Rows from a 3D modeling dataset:
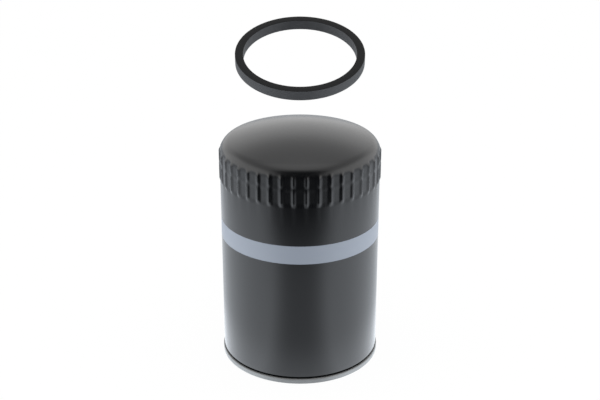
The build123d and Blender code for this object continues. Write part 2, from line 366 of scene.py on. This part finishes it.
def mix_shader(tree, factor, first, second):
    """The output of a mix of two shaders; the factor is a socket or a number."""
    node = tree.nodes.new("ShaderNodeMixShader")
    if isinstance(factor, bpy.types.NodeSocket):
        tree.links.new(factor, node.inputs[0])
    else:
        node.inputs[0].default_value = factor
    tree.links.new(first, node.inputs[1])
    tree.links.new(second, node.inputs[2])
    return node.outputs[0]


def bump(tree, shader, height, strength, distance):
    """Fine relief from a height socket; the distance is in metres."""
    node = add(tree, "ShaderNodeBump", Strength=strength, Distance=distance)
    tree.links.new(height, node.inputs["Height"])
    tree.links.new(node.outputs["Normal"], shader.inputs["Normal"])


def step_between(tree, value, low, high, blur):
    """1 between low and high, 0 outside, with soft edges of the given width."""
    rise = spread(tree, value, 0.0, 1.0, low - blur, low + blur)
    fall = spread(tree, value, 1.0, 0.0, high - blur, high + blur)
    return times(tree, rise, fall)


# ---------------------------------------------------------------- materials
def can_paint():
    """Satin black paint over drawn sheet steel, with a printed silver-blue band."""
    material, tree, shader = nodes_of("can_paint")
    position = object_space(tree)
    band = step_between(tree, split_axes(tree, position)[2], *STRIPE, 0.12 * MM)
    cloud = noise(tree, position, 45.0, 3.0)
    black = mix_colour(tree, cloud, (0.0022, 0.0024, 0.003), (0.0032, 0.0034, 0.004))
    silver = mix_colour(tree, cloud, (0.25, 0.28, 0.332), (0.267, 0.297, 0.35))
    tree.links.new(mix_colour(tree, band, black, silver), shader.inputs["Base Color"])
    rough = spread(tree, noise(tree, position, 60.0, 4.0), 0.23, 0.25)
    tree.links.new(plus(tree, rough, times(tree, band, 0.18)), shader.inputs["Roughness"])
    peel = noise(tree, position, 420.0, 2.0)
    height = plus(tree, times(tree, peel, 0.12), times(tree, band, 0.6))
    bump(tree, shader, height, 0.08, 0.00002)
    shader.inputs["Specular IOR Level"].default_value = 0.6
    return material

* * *

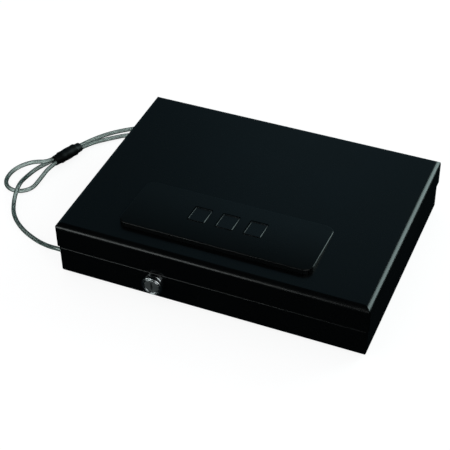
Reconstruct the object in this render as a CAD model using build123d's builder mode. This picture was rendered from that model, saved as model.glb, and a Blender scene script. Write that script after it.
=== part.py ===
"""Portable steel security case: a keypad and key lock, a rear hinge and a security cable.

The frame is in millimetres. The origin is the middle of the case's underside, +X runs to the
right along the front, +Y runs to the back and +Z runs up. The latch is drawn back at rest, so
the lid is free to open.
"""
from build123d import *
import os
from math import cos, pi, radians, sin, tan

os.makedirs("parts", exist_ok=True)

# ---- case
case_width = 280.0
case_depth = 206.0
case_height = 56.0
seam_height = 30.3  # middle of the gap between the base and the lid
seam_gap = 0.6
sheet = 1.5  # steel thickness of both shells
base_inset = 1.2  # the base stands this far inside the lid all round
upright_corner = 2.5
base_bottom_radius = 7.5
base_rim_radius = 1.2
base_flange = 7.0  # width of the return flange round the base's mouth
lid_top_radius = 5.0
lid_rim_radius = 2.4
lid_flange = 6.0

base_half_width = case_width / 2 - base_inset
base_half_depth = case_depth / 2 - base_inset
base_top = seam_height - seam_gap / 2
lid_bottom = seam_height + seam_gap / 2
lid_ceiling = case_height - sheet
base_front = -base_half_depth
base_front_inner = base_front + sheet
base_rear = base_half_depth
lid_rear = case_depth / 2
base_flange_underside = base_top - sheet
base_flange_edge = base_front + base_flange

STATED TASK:
Give back, word for word, each line from the one containing "Reconstruct the object" down to the one containing "base_flange_edge = base_front + base_flange", including those two lines.

WORKED SOLUTION:
Reconstruct the object in this render as a CAD model using build123d's builder mode. This picture was rendered from that model, saved as model.glb, and a Blender scene script. Write that script after it.
=== part.py ===
"""Portable steel security case: a keypad and key lock, a rear hinge and a security cable.

The frame is in millimetres. The origin is the middle of the case's underside, +X runs to the
right along the front, +Y runs to the back and +Z runs up. The latch is drawn back at rest, so
the lid is free to open.
"""
from build123d import *
import os
from math import cos, pi, radians, sin, tan

os.makedirs("parts", exist_ok=True)

# ---- case
case_width = 280.0
case_depth = 206.0
case_height = 56.0
seam_height = 30.3  # middle of the gap between the base and the lid
seam_gap = 0.6
sheet = 1.5  # steel thickness of both shells
base_inset = 1.2  # the base stands this far inside the lid all round
upright_corner = 2.5
base_bottom_radius = 7.5
base_rim_radius = 1.2
base_flange = 7.0  # width of the return flange round the base's mouth
lid_top_radius = 5.0
lid_rim_radius = 2.4
lid_flange = 6.0

base_half_width = case_width / 2 - base_inset
base_half_depth = case_depth / 2 - base_inset
base_top = seam_height - seam_gap / 2
lid_bottom = seam_height + seam_gap / 2
lid_ceiling = case_height - sheet
base_front = -base_half_depth
base_front_inner = base_front + sheet
base_rear = base_half_depth
lid_rear = case_depth / 2
base_flange_underside = base_top - sheet
base_flange_edge = base_front + base_flange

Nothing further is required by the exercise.